### INFORMATION SHOWN

_____

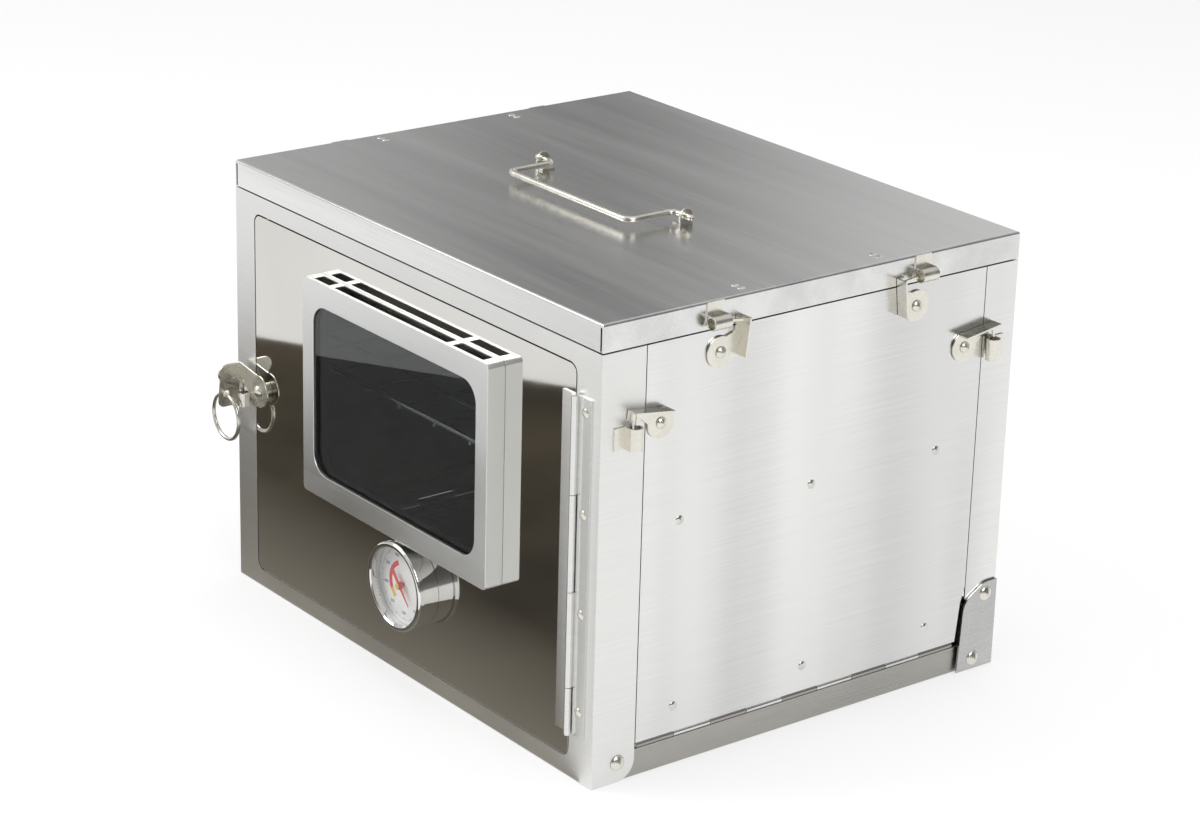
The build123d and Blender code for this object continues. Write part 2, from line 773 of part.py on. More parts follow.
def gauge_stem():
    # Spindle through the needle, boss in the dial, sensing stem through the door.
    front = gauge_front + spindle_front
    head = rod_y(gauge_x, (front, gauge_front + hub_front - knuckle_swing), gauge_z, spindle_head)
    shank = rod_y(gauge_x, (front, dial_back), gauge_z, spindle)
    boss = rod_y(gauge_x, (dial_back, dial_back + sheet), gauge_z, boss_radius)
    stem = rod_y(gauge_x, (dial_back + sheet, -half_d + stem_inside), gauge_z, stem_radius)
    return head + shank + boss + stem


def gauge_nut():
    nut = extrude(RegularPolygon(nut_radius, 6), amount=nut_thick)
    nut = Pos(gauge_x, -half_d + sheet + nut_thick, gauge_z) * Rot(90, 0, 0) * nut
    return nut - rod_y(gauge_x, grow((-half_d, -half_d + nut_thick), 2 * cut), gauge_z, stem_radius)


# ---- door latch and its ring ----------------------------------------------
def latch_hook():
    # Drawn latched with its rivet at the origin, then lifted by latch_off.
    y = (latch_plate_y - clip_sheet, latch_plate_y)
    across = (-latch_reach, -latch_reach + clip_sheet)
    tab_front = latch_plate_y - latch_tab_out
    hook = rod_y(0, y, 0, latch_disc)
    hook += block((-latch_reach, 0), y, (latch_arm_low, latch_arm_top))
    tab = block(across, (tab_front, latch_plate_y), (latch_arm_top - latch_tab_height, latch_arm_top))
    tab = fillet(tab.edges().filter_by(Axis.X).group_by(Axis.Y)[0], latch_tab_round)
    tab += rod_x(across, tab_front + latch_lobe - latch_lobe_out, latch_arm_top - latch_lobe, latch_lobe)
    hook += tab - rod_x(grow(across, cut), ring_hole_y, -ring_hole_drop, ring_wire + ring_hole_play)
    hook += block(around(latch_keeper_x - latch_x, finger / 2), around(-half_d - clip_out, finger / 2),
                  (-latch_keeper_drop - finger_in, 0))
    hook -= rod_y(0, grow(y, cut), 0, clip_shaft + fit)
    return Pos(latch_x, 0, latch_z) * Rot(0, latch_off, 0) * hook


def latch_rivet():
    head_y = latch_plate_y - clip_sheet - clear / 2
    rivet = rivet_y(latch_x, (head_y, -half_d + sheet), latch_z, clip_shaft, latch_head, latch_head_rise,
                    latch_tail)
    return rivet + rod_y(latch_x, (latch_plate_y + clear / 2, -half_d), latch_z, latch_shoulder)


def latch_keeper():
    # A strap beside the door that ends in an upright curl.
    top = latch_z - latch_keeper_drop
    span = (top - latch_keeper_height, top)
    centre = Pos(latch_keeper_x, -half_d - clip_out, (span[0] + span[1]) / 2)
    curl = centre * Rot(0, 0, -90) * roll(latch_keeper_height)
    strap_end = latch_keeper_x - roll_outer - latch_strap
    strap = block((strap_end, latch_keeper_x), (-half_d - strap_sheet, -half_d), span)
    neck = block((latch_keeper_x - roll_outer, latch_keeper_x - roll_inner - neck_lap),
                 (-half_d - clip_out, -half_d - neck_back), span)
    return strap + neck + curl


def latch_ring():
    # Hangs through the tab's hole, its plane across the front.
    hole_x = -latch_reach + clip_sheet / 2
    angle = radians(latch_off)
    x = latch_x + hole_x * cos(angle) - ring_hole_drop * sin(angle)
    z = latch_z - hole_x * sin(angle) - ring_hole_drop * cos(angle)
    wire_z = z - ring_hole_play + clear
    radius = ring_outer - ring_wire
    return Pos(x, ring_hole_y, wire_z - radius) * Rot(90, 0, 0) * Torus(radius, ring_wire)


# ---- lid ----------------------------------------------------------------------
def lid_panel():
    shell = block((-half_w, half_w), (-half_d, half_d), (rim_z, height))
    shell = fillet(shell.edges().group_by(Axis.Z)[-1], rim_bend)
    inside = block((-inner_x, inner_x), (-half_d + sheet, half_d - sheet), (rim_z - cut, height - sheet))
    shell -= fillet(inside.edges().group_by(Axis.Z)[-1], rim_bend - sheet)
    for side_x in (-1, 1):
        for side_y in (-1, 1):
            x = sorted((side_x * (inner_x - rim_slit), side_x * inner_x))
            y = sorted((side_y * (half_d - sheet), side_y * (half_d + cut)))
            shell -= block(x, y, (rim_z - cut, height - rim_bend - sheet / 2))
    for x, y in lid_rivet_places():
        shell -= rod_z(x, y, grow((height - sheet, height), cut), small_rivet)
    return shell


def stiffener_x():
    return inner_x - stiffener_inset - stiffener_width / 2


def lid_rivet_places():
    places = []
    for side in (-1, 1):
        for y in lid_rivet_y:
            for step in (-0.5, 0.5):
                places.append((side * (stiffener_x() + step * lid_rivet_pair), y))
    return places


def lid_stiffener():
    # A folded channel that rests on the side wall's top return.
    x = around(stiffener_x(), stiffener_width / 2)
    y = around(0, half_d - return_width - stiffener_end)
    low = wall_top + clear
    web_low = height - 2 * sheet
    shape = block(x, y, (low, height - sheet))
    shape -= block(grow(x, -sheet), grow(y, cut), (low - cut, web_low))
    shape += block((x[1] - sheet, inner_x - stiffener_lip), y, (low, low + sheet))
    for px, py in lid_rivet_places():
        shape -= rod_z(px, py, grow((web_low, height - sheet), cut), small_rivet)
    return shape


def lid_rivet(x, y):
    web_low = height - 2 * sheet
    rivet = rod_z(x, y, (web_low, height), small_rivet)
    rivet += Pos(x, y, height) * dome(lid_rivet_head, lid_rivet_rise)
    return rivet + rod_z(x, y, (web_low - tail_rise, web_low), lid_rivet_head)


# ---- handle -------------------------------------------------------------------
def handle_bail():
    points = [(-handle_end, handle_pivot_y), (-handle_x, handle_pivot_y), (-handle_x, handle_grip_y),
              (handle_x, handle_grip_y), (handle_x, handle_pivot_y), (handle_end, handle_pivot_y)]
    path = FilletPolyline(*[(x, y, handle_z) for x, y in points], radius=handle_bend)
    start = Plane(origin=path @ 0, z_dir=path % 0)
    return sweep(start * Circle(handle_wire), path=path)


def handle_eye():
    x = around(eye_x, eye_sheet / 2)
    half = handle_wire + eye_wall
    y = around(handle_pivot_y, half)
    eye = rod_x(x, handle_pivot_y, handle_z, half)
    eye += block(x, y, (height, handle_z))
    eye += block((x[0] - eye_foot, x[1]), y, (height, height + eye_foot_sheet))
    return eye - rod_x(grow(x, cut), handle_pivot_y, handle_z, handle_wire + fit)


# ---- rack ---------------------------------------------------------------------
def rack_frame():
    # Half of the ring, from the middle of the front to the middle of the rear, and its twin.
    points = [(0, rack_front), (rack_x, rack_front), (rack_x, rack_rear), (0, rack_rear)]
    path = FilletPolyline(*[(px, py, rack_z) for px, py in points], radius=rack_bend)
    start = Plane(origin=path @ 0, z_dir=path % 0)
    half = sweep(start * Circle(rack_wire), path=path)
    return half + flip(half, -1)


def rack_wires():
    # Long wires lie under the cross wires; every wire is a rod of its own.
    span = grow((rack_front, rack_rear), rack_overhang)
    each_side = int((rack_x - rail_reach) // rack_pitch_x)
    wires = [rod_y(index * rack_pitch_x, span, rack_z - 2 * cross_wire, cross_wire)
             for index in range(-each_side, each_side + 1)]
    count = round((rack_rear - rack_front) / rack_pitch_y)
    step = (rack_rear - rack_front) / count
    return wires + [rod_x((-rack_x, rack_x), rack_front + index * step, rack_z, cross_wire)
                    for index in range(1, count)]


# ---- write the sub-parts --------------------------------------------------------
os.makedirs("parts", exist_ok=True)

save("base_pan", base_pan())
save("side_hinge_base_leaves", pair(side_hinge_leaf(False)))
save("side_hinge_pins", pair(side_hinge_pin()))
save("front_pivot_rivets", pair(front_pivot_rivet()))
save("rear_brackets", pair(rear_bracket()))
save("rear_pivot_rivets", pair(rear_pivot_rivet()))
save("rear_foot_rivets", pair(rear_foot_rivet()))

save("front_wall", front_wall())
save("door_hinge_frame_leaf", door_hinge(False))
save("door_hinge_pin", door_hinge_pin())
save("door_hinge_rivets", group(*leaf_rivets()))
save("front_keepers", pair(corner_keeper(-1)))
save("latch_keeper", latch_keeper())

save("door_panel", door_panel())
save("door_hinge_door_leaf", door_hinge(True))
save("window_bezel", window_bezel())
save("window_glass", window_glass())
save("window_retainer", window_ring(glass_lap, (glass_back, glass_back + sheet)))
save("window_gasket", window_ring(gasket_width, (glass_back + sheet, -half_d)))
save("gauge_case", gauge_case())
save("gauge_bezel", gauge_bezel_ring())
save("gauge_lens", gauge_lens())
save("gauge_dial", gauge_dial())
save("gauge_needle", gauge_needle())
save("gauge_stem", gauge_stem())
save("gauge_nut", gauge_nut())
save("latch_rivet", latch_rivet())
save("latch_hook", latch_hook())
save("latch_ring", latch_ring())

save("rear_wall", rear_wall())
save("rear_keepers", pair(corner_keeper(1)))

for side, name in ((-1, "left"), (1, "right")):
    save(f"{name}_wall", flip(side_wall(), side))
    save(f"{name}_hinge_leaf", flip(side_hinge_leaf(True), side))
    save(f"{name}_upper_rail", flip(rail(rail_tops[0]), side))
    save(f"{name}_lower_rail", flip(rail(rail_tops[1]), side))
    save(f"{name}_rail_rivets", group(*[flip(rivet, side) for rivet in rail_rivets()]))
    save(f"{name}_clip_rivets", group(*[flip(rivet, side) for rivet in clip_rivets()]))
    for end, place in ((-1, "front"), (1, "rear")):
        save(f"{name}_{place}_lid_clip", flip(lid_clip(end), side))
        save(f"{name}_{place}_corner_clip", flip(corner_clip(end), side))

save("lid_panel", lid_panel())
save("lid_stiffeners", pair(lid_stiffener()))
save("lid_rivets", group(*[lid_rivet(x, y) for x, y in lid_rivet_places()]))
save("lid_keepers", group(*[flip(lid_keeper(end), side) for side in (-1, 1) for end in (-1, 1)]))
save("handle_eyes", pair(handle_eye()))
save("handle_bail", handle_bail())
save("rack_frame", rack_frame())
save("rack_wires", group(*rack_wires()))
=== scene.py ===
import json
import math

import bmesh
import bpy
from mathutils import Matrix, Vector


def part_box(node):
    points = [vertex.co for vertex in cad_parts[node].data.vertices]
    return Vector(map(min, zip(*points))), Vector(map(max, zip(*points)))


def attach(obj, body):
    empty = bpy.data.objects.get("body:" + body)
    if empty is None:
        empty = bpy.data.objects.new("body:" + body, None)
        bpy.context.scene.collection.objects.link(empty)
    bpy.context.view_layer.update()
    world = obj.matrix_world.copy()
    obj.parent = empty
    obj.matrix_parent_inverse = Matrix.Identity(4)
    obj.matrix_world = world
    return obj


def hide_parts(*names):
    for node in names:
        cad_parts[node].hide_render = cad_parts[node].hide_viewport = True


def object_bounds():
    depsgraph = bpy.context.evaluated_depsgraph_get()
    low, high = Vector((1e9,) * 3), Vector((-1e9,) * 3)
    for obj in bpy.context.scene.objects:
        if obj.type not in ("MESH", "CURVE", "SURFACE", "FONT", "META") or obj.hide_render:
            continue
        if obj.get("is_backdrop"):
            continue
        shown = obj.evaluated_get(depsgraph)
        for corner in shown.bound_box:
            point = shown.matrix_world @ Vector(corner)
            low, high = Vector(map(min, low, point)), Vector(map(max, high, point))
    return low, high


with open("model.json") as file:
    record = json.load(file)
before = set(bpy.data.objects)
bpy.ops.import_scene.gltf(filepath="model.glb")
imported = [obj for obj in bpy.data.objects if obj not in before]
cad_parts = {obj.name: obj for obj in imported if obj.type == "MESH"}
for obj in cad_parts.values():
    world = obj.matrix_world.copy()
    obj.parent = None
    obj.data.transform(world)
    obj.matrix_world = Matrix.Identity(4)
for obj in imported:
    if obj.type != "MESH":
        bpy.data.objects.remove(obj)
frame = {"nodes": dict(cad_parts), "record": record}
nodes = frame["nodes"]
cadBounds = [list(corner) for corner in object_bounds()]
bodyOf = {node: body for body, members in frame["record"]["behaviour"]["bodies"].items() for node in members}
slotOf = {part["node"]: part["material_slot"] for part in frame["record"]["subparts"]}
mm = 0.001
print("frame loaded,", len(nodes), "nodes")


# helpers for node trees
def addNode(tree, kind, inputs=None, **settings):
    node = tree.nodes.new(kind)
    for key, value in settings.items():
        setattr(node, key, value)
    for key, value in (inputs or {}).items():
        if isinstance(value, bpy.types.NodeSocket):
            tree.links.new(value, node.inputs[key])
        else:
            node.inputs[key].default_value = value
    return node


def doMath(tree, operation, first, second=0.0, clamp=False):
    node = addNode(tree, "ShaderNodeMath", {0: first, 1: second}, operation=operation, use_clamp=clamp)
    return node.outputs[0]


def startMaterial(name):
    material = bpy.data.materials.new(name)
    material.use_nodes = True
    material.node_tree.nodes.clear()
    return material, material.node_tree


def objectPlace(tree, scale=(1, 1, 1)):
    place = addNode(tree, "ShaderNodeTexCoord").outputs["Object"]
    return addNode(tree, "ShaderNodeMapping", {"Vector": place, "Scale": scale}).outputs["Vector"]


def noise(tree, scale, detail=2.0, roughness=0.5):
    # scale is in features per metre along X, Y and Z
    place = objectPlace(tree, scale)
    texture = addNode(tree, "ShaderNodeTexNoise", {"Vector": place, "Scale": 1.0, "Detail": detail,
                                                   "Roughness": roughness})
    return texture.outputs["Fac"]


def spread(tree, value, low, high, start=0.3, end=0.7):
    return addNode(tree, "ShaderNodeMapRange", {"Value": value, "From Min": start, "From Max": end,
                                                "To Min": low, "To Max": high}).outputs["Result"]


def blendColours(tree, factor, first, second):
    node = addNode(tree, "ShaderNodeMix", data_type="RGBA")
    tree.links.new(factor, node.inputs[0])
    node.inputs[6].default_value = (*first, 1)
    node.inputs[7].default_value = (*second, 1)
    return node.outputs[2]


def bumped(tree, height, distance, normal=None):
    inputs = {"Height": height, "Strength": 1.0, "Distance": distance}
    if normal:
        inputs["Normal"] = normal
    return addNode(tree, "ShaderNodeBump", inputs).outputs["Normal"]


def metalShader(tree, colour, rough, normal):
    values = {"Base Color": colour, "Metallic": 1.0, "Roughness": rough, "Normal": normal}
    return addNode(tree, "ShaderNodeBsdfPrincipled", values).outputs["BSDF"]


def endMaterial(tree, shader):
    output = addNode(tree, "ShaderNodeOutputMaterial")
    tree.links.new(shader, output.inputs["Surface"])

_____

### WHAT YOU WILL DO
Output only the lines from the one containing "obj.parent = None" through the one containing "bpy.data.objects.remove(obj)", inclusive, exactly as written.

### REPLY TO THE EXERCISE
    obj.parent = None
    obj.data.transform(world)
    obj.matrix_world = Matrix.Identity(4)
for obj in imported:
    if obj.type != "MESH":
        bpy.data.objects.remove(obj)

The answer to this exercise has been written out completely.